Instruction: Reproduce all of the data exactly.

Data provided:
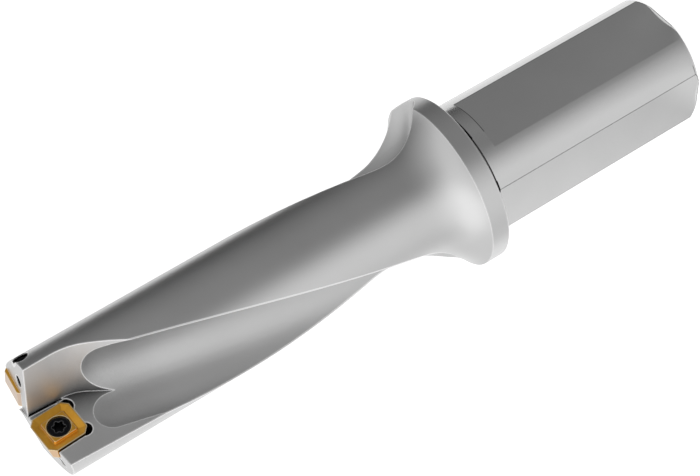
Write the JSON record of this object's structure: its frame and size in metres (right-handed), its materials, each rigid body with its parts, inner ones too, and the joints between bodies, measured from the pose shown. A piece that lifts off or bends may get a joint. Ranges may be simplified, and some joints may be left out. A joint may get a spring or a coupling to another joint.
{
  "type": "indexable drill",
  "caption": "Indexable insert drill with a flanged cylindrical shank, helical chip flutes and square coated inserts held by countersunk screws.",
  "frame": {"origin": "centre of the rear end face of the shank, on the axis of rotation", "axes": "+Z along the axis of rotation from the shank to the cutting tip; azimuths count from +X counter-clockwise as seen from the tip"},
  "size_m": [0.0412, 0.0412, 0.1708],
  "materials": {
    "drill_body": "satin nickel-grey steel with bright ground edges",
    "insert_coating": "matt gold-coloured hard coating",
    "black_screw": "black oxide"
  },
  "bodies": {
    "root": {"drill_body": "drill_body", "central_insert": "insert_coating", "peripheral_insert": "insert_coating", "central_screw": "black_screw", "peripheral_screw": "black_screw"}
  },
  "joints": []
}
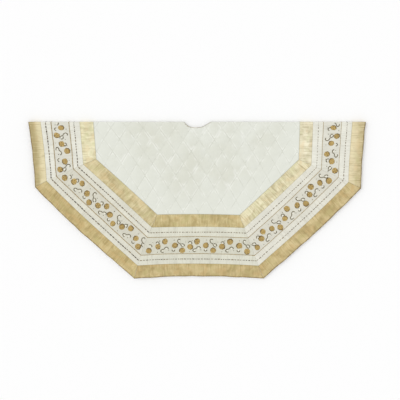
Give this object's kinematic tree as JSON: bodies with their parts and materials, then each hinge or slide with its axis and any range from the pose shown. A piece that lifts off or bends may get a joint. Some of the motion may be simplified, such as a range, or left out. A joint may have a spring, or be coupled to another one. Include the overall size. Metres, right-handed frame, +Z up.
{
  "type": "tree skirt",
  "caption": "Octagonal quilted tree skirt with gold borders and an embroidered band, folded in half at its trunk opening, with a slit at the back and a hook and loop closure.",
  "frame": {"origin": "middle of the folded skirt's underside, on the floor", "axes": "+X along the fold line, -Y towards the front edge, +Z up out of the face fabric"},
  "size_m": [1.372, 0.6858, 0.014],
  "materials": {
    "quilted_satin": "satin",
    "gold_satin": "satin",
    "embroidered_fabric": "satin",
    "batting": "matte",
    "lining_fabric": "matte",
    "fastener_tape": "matte"
  },
  "bodies": {
    "front_half": {"batting_of_front_half": "batting", "embroidered_band_front_left_of_front_half": "embroidered_fabric", "embroidered_band_front_of_front_half": "embroidered_fabric", "embroidered_band_front_right_of_front_half": "embroidered_fabric", "embroidered_band_left_end_of_front_half": "embroidered_fabric", "embroidered_band_right_end_of_front_half": "embroidered_fabric", "inner_border_front_left_of_front_half": "gold_satin", "inner_border_front_of_front_half": "gold_satin", "inner_border_front_right_of_front_half": "gold_satin", "inner_border_left_end_of_front_half": "gold_satin", "inner_border_right_end_of_front_half": "gold_satin", "lining_of_front_half": "lining_fabric", "outer_border_front_left_of_front_half": "gold_satin", "outer_border_front_of_front_half": "gold_satin", "outer_border_front_right_of_front_half": "gold_satin", "outer_border_left_end_of_front_half": "gold_satin", "outer_border_right_end_of_front_half": "gold_satin", "quilted_center_of_front_half": "quilted_satin"},
    "left_flap": {"batting_of_left_flap": "batting", "embroidered_band_back_left_of_left_flap": "embroidered_fabric", "embroidered_band_back_of_left_flap": "embroidered_fabric", "embroidered_band_left_end_of_left_flap": "embroidered_fabric", "inner_border_back_left_of_left_flap": "gold_satin", "inner_border_back_of_left_flap": "gold_satin", "inner_border_left_end_of_left_flap": "gold_satin", "lining_of_left_flap": "lining_fabric", "loop_patch_middle": "fastener_tape", "loop_patch_near_edge": "fastener_tape", "loop_patch_near_trunk": "fastener_tape", "outer_border_back_left_of_left_flap": "gold_satin", "outer_border_back_of_left_flap": "gold_satin", "outer_border_left_end_of_left_flap": "gold_satin", "quilted_center_of_left_flap": "quilted_satin", "slit_underlap_of_left_flap": "lining_fabric"},
    "right_flap": {"batting_of_right_flap": "batting", "embroidered_band_back_of_right_flap": "embroidered_fabric", "embroidered_band_back_right_of_right_flap": "embroidered_fabric", "embroidered_band_right_end_of_right_flap": "embroidered_fabric", "hook_patch_middle": "fastener_tape", "hook_patch_near_edge": "fastener_tape", "hook_patch_near_trunk": "fastener_tape", "inner_border_back_of_right_flap": "gold_satin", "inner_border_back_right_of_right_flap": "gold_satin", "inner_border_right_end_of_right_flap": "gold_satin", "lining_of_right_flap": "lining_fabric", "outer_border_back_of_right_flap": "gold_satin", "outer_border_back_right_of_right_flap": "gold_satin", "outer_border_right_end_of_right_flap": "gold_satin", "quilted_center_of_right_flap": "quilted_satin"}
  },
  "joints": [
    {"name": "left_flap_fold", "type": "hinge", "parent": "front_half", "child": "left_flap", "pos_m": [-0.35, 0.34308, 0.007], "axis": [1, 0, 0], "range_deg": [0, 180]},
    {"name": "right_flap_fold", "type": "hinge", "parent": "front_half", "child": "right_flap", "pos_m": [0.35, 0.34308, 0.007], "axis": [1, 0, 0], "range_deg": [0, 180]}
  ]
}
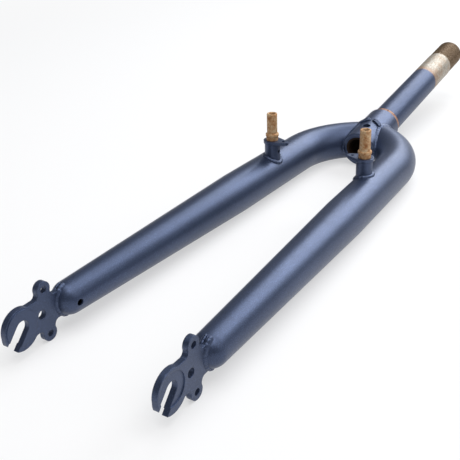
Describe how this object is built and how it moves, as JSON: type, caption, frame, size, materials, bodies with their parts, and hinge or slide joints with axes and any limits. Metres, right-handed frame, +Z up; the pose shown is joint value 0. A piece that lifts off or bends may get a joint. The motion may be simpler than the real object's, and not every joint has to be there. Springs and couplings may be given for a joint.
{
  "type": "bicycle fork",
  "caption": "Rigid steel bicycle fork with curved tapered blades, threaded steerer tube, slotted plate dropouts and rim brake studs, in blue paint.",
  "frame": {"origin": "middle of the fork's box on the surface that it lies on", "axes": "+Y along the fork from the dropouts to the steerer's end, +Z up through the fork's front, +X to the right seen from the dropouts"},
  "size_m": [0.1232, 0.5646, 0.0664],
  "materials": {
    "blade_paint": "satin metallic slate blue paint",
    "weld_paint": "paint over rippled weld beads",
    "steerer_steel": "bare turned steel above, painted below, with light rust",
    "rusty_ring": "turned steel with a bloom of rust",
    "rusty_stud": "plated steel gone brown with rust"
  },
  "bodies": {
    "root": {"steerer_tube": "steerer_steel", "crown_sleeve": "blade_paint", "race_seat": "rusty_ring", "left_blade": "blade_paint", "right_blade": "blade_paint", "left_dropout": "blade_paint", "right_dropout": "blade_paint", "left_boss": "blade_paint", "right_boss": "blade_paint", "left_stud": "rusty_stud", "right_stud": "rusty_stud", "left_crown_weld": "weld_paint", "right_crown_weld": "weld_paint", "left_dropout_weld": "weld_paint", "right_dropout_weld": "weld_paint", "left_boss_weld": "weld_paint", "right_boss_weld": "weld_paint"}
  },
  "joints": []
}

Exercise output:
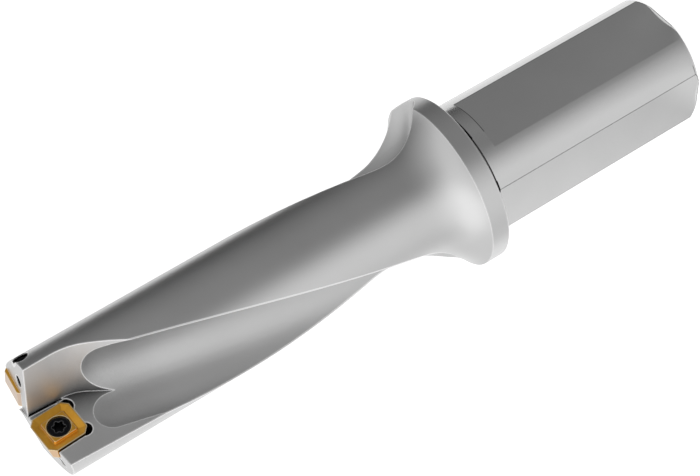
Write the JSON record of this object's structure: its frame and size in metres (right-handed), its materials, each rigid body with its parts, inner ones too, and the joints between bodies, measured from the pose shown. A piece that lifts off or bends may get a joint. Ranges may be simplified, and some joints may be left out. A joint may get a spring or a coupling to another joint.
{
  "type": "indexable drill",
  "caption": "Indexable insert drill with a flanged cylindrical shank, helical chip flutes and square coated inserts held by countersunk screws.",
  "frame": {"origin": "centre of the rear end face of the shank, on the axis of rotation", "axes": "+Z along the axis of rotation from the shank to the cutting tip; azimuths count from +X counter-clockwise as seen from the tip"},
  "size_m": [0.0412, 0.0412, 0.1708],
  "materials": {
    "drill_body": "satin nickel-grey steel with bright ground edges",
    "insert_coating": "matt gold-coloured hard coating",
    "black_screw": "black oxide"
  },
  "bodies": {
    "root": {"drill_body": "drill_body", "central_insert": "insert_coating", "peripheral_insert": "insert_coating", "central_screw": "black_screw", "peripheral_screw": "black_screw"}
  },
  "joints": []
}
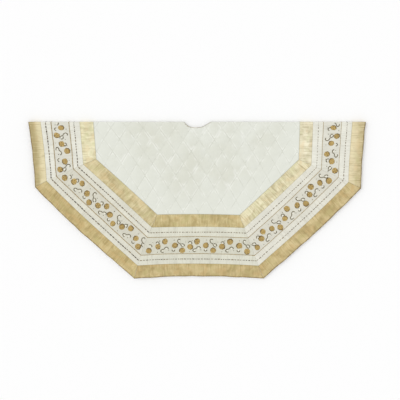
Give this object's kinematic tree as JSON: bodies with their parts and materials, then each hinge or slide with its axis and any range from the pose shown. A piece that lifts off or bends may get a joint. Some of the motion may be simplified, such as a range, or left out. A joint may have a spring, or be coupled to another one. Include the overall size. Metres, right-handed frame, +Z up.
{
  "type": "tree skirt",
  "caption": "Octagonal quilted tree skirt with gold borders and an embroidered band, folded in half at its trunk opening, with a slit at the back and a hook and loop closure.",
  "frame": {"origin": "middle of the folded skirt's underside, on the floor", "axes": "+X along the fold line, -Y towards the front edge, +Z up out of the face fabric"},
  "size_m": [1.372, 0.6858, 0.014],
  "materials": {
    "quilted_satin": "satin",
    "gold_satin": "satin",
    "embroidered_fabric": "satin",
    "batting": "matte",
    "lining_fabric": "matte",
    "fastener_tape": "matte"
  },
  "bodies": {
    "front_half": {"batting_of_front_half": "batting", "embroidered_band_front_left_of_front_half": "embroidered_fabric", "embroidered_band_front_of_front_half": "embroidered_fabric", "embroidered_band_front_right_of_front_half": "embroidered_fabric", "embroidered_band_left_end_of_front_half": "embroidered_fabric", "embroidered_band_right_end_of_front_half": "embroidered_fabric", "inner_border_front_left_of_front_half": "gold_satin", "inner_border_front_of_front_half": "gold_satin", "inner_border_front_right_of_front_half": "gold_satin", "inner_border_left_end_of_front_half": "gold_satin", "inner_border_right_end_of_front_half": "gold_satin", "lining_of_front_half": "lining_fabric", "outer_border_front_left_of_front_half": "gold_satin", "outer_border_front_of_front_half": "gold_satin", "outer_border_front_right_of_front_half": "gold_satin", "outer_border_left_end_of_front_half": "gold_satin", "outer_border_right_end_of_front_half": "gold_satin", "quilted_center_of_front_half": "quilted_satin"},
    "left_flap": {"batting_of_left_flap": "batting", "embroidered_band_back_left_of_left_flap": "embroidered_fabric", "embroidered_band_back_of_left_flap": "embroidered_fabric", "embroidered_band_left_end_of_left_flap": "embroidered_fabric", "inner_border_back_left_of_left_flap": "gold_satin", "inner_border_back_of_left_flap": "gold_satin", "inner_border_left_end_of_left_flap": "gold_satin", "lining_of_left_flap": "lining_fabric", "loop_patch_middle": "fastener_tape", "loop_patch_near_edge": "fastener_tape", "loop_patch_near_trunk": "fastener_tape", "outer_border_back_left_of_left_flap": "gold_satin", "outer_border_back_of_left_flap": "gold_satin", "outer_border_left_end_of_left_flap": "gold_satin", "quilted_center_of_left_flap": "quilted_satin", "slit_underlap_of_left_flap": "lining_fabric"},
    "right_flap": {"batting_of_right_flap": "batting", "embroidered_band_back_of_right_flap": "embroidered_fabric", "embroidered_band_back_right_of_right_flap": "embroidered_fabric", "embroidered_band_right_end_of_right_flap": "embroidered_fabric", "hook_patch_middle": "fastener_tape", "hook_patch_near_edge": "fastener_tape", "hook_patch_near_trunk": "fastener_tape", "inner_border_back_of_right_flap": "gold_satin", "inner_border_back_right_of_right_flap": "gold_satin", "inner_border_right_end_of_right_flap": "gold_satin", "lining_of_right_flap": "lining_fabric", "outer_border_back_of_right_flap": "gold_satin", "outer_border_back_right_of_right_flap": "gold_satin", "outer_border_right_end_of_right_flap": "gold_satin", "quilted_center_of_right_flap": "quilted_satin"}
  },
  "joints": [
    {"name": "left_flap_fold", "type": "hinge", "parent": "front_half", "child": "left_flap", "pos_m": [-0.35, 0.34308, 0.007], "axis": [1, 0, 0], "range_deg": [0, 180]},
    {"name": "right_flap_fold", "type": "hinge", "parent": "front_half", "child": "right_flap", "pos_m": [0.35, 0.34308, 0.007], "axis": [1, 0, 0], "range_deg": [0, 180]}
  ]
}
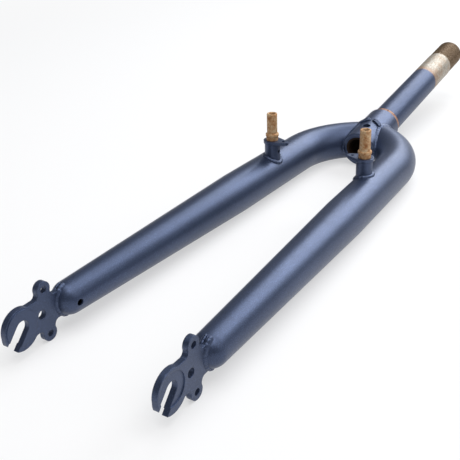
Describe how this object is built and how it moves, as JSON: type, caption, frame, size, materials, bodies with their parts, and hinge or slide joints with axes and any limits. Metres, right-handed frame, +Z up; the pose shown is joint value 0. A piece that lifts off or bends may get a joint. The motion may be simpler than the real object's, and not every joint has to be there. Springs and couplings may be given for a joint.
{
  "type": "bicycle fork",
  "caption": "Rigid steel bicycle fork with curved tapered blades, threaded steerer tube, slotted plate dropouts and rim brake studs, in blue paint.",
  "frame": {"origin": "middle of the fork's box on the surface that it lies on", "axes": "+Y along the fork from the dropouts to the steerer's end, +Z up through the fork's front, +X to the right seen from the dropouts"},
  "size_m": [0.1232, 0.5646, 0.0664],
  "materials": {
    "blade_paint": "satin metallic slate blue paint",
    "weld_paint": "paint over rippled weld beads",
    "steerer_steel": "bare turned steel above, painted below, with light rust",
    "rusty_ring": "turned steel with a bloom of rust",
    "rusty_stud": "plated steel gone brown with rust"
  },
  "bodies": {
    "root": {"steerer_tube": "steerer_steel", "crown_sleeve": "blade_paint", "race_seat": "rusty_ring", "left_blade": "blade_paint", "right_blade": "blade_paint", "left_dropout": "blade_paint", "right_dropout": "blade_paint", "left_boss": "blade_paint", "right_boss": "blade_paint", "left_stud": "rusty_stud", "right_stud": "rusty_stud", "left_crown_weld": "weld_paint", "right_crown_weld": "weld_paint", "left_dropout_weld": "weld_paint", "right_dropout_weld": "weld_paint", "left_boss_weld": "weld_paint", "right_boss_weld": "weld_paint"}
  },
  "joints": []
}